Large trials may be cumbersome, but they are not impossible. The SAFE investigators (http://content.nejm.org/cgi/content/abstract/350/22/2247 ) enrolled ~7000 patients seeking a delta of 3% in a trial involving 16 ICUs in two countries. Moreover, a prospective meta-analysis doesn’t reduce the number of patients required, it simply splits the population into quanta and epochs, which will hinder homogeneity in the meta-analysis if enrollment and protocols are not standardized or if temporal trends in care and outcomes come into play. If enrollment and protocols ARE standardized, it is useful to ask “then why not just do one large study from the outset?” using a realistic delta and sample size? Why not coordinate all the data (American, French, Canadian, whatever) through a prospective RCT rather than a prospective meta-analysis?

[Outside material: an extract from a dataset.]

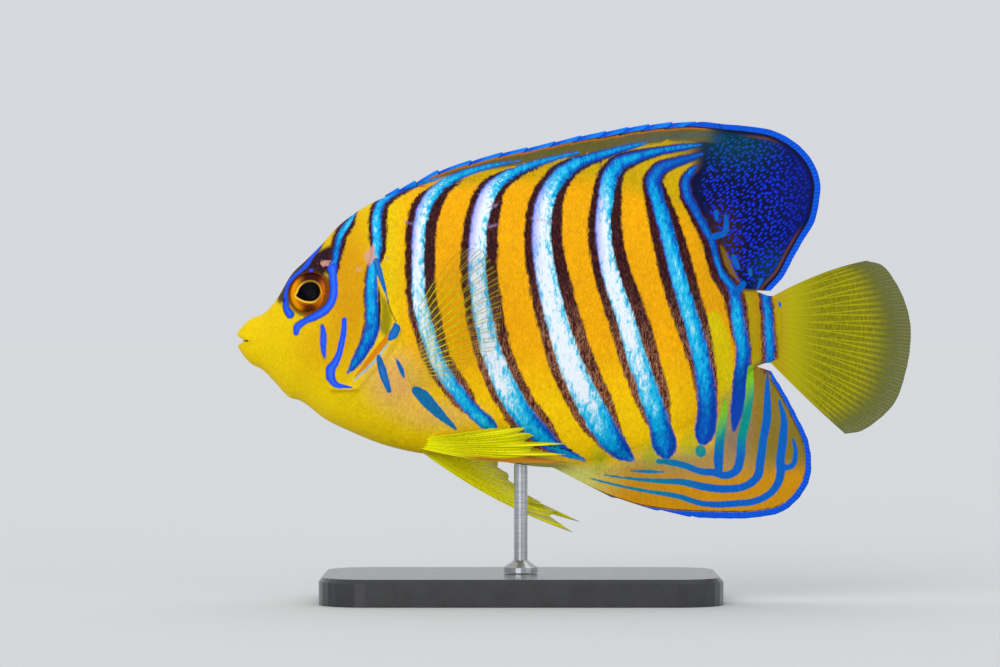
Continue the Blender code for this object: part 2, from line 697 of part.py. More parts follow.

Here’s my biggest gripe with the prospective meta-analysis – in essence, you are taking multiple looks at the data, one look after each trial is completed (I’m not even counting intra-trial interim analyses), but you’re not correcting for the multiple comparisons. And most likely, once there is a substantial positive trial, it will not be repeated, for a number of reasons such as all the hand-waving about it not being ethical to repeat it and randomize people to no treatment, (one of the cardinal features of science being repeatability notwithstanding). Think ARMA (http://content.nejm.org/cgi/content/extract/343/11/812 ) . There were smaller trials leading up to it, but once ARMA was positive, no additional noteworthy trials sought to test low tidal volume ventilation for ARDS. So, if we’re going to stop conducting trials for our “prospective meta-analysis”, what will our early stopping rule be? When will we stop our sequence of trials? Will we require a P-value of 0.001 or less after the first look at the data (that is, after the first trial is completed)? Doubtful. As soon as a significant result is found in a soundly designed trial, further earnest trials of the therapy will cease and victory will be declared. Only when there is a failure or a “near-miss” will we want a “do-over” to create more fodder for our “prospective meta-analysis”. We will keep chasing the result we seek until we find it, nitpicking design and enrollment details of “failed” trials along the way to justify the continued search for the “real” result with a bigger and better trial.

If we’re going to go to the trouble of coordinating a prospective meta-analysis, I don’t understand why we wouldn’t just coordinate an adequately powered RCT based on a realistic delta (itself based on an MCID or preliminary data), and carry it to its pre-specified enrollment endpoint, “futility stopping rules” be damned. With the statistical precision that would result, we could examine the 95% CI of the resulting delta to answer the practical questions that clinicians want answers for, even if our P-value were insufficient to satisfy the staunchest of statisticians. Perhaps the best thing about such a study is that the force of its statistical precision would incapacitate single center trialists, delta inflationists, and meta-analysts alike.

1 comment:

  1. "As soon as a significant result is found in a soundly designed trial, further earnest trials of the therapy will cease and victory will be declared."
    ...unless you are a novel, proprietary agent which lacks immediate positive reinforcement of use for the clinician. In that case, you keep chipping away trying to show it doesn't work - with studies ended prematurely for futility.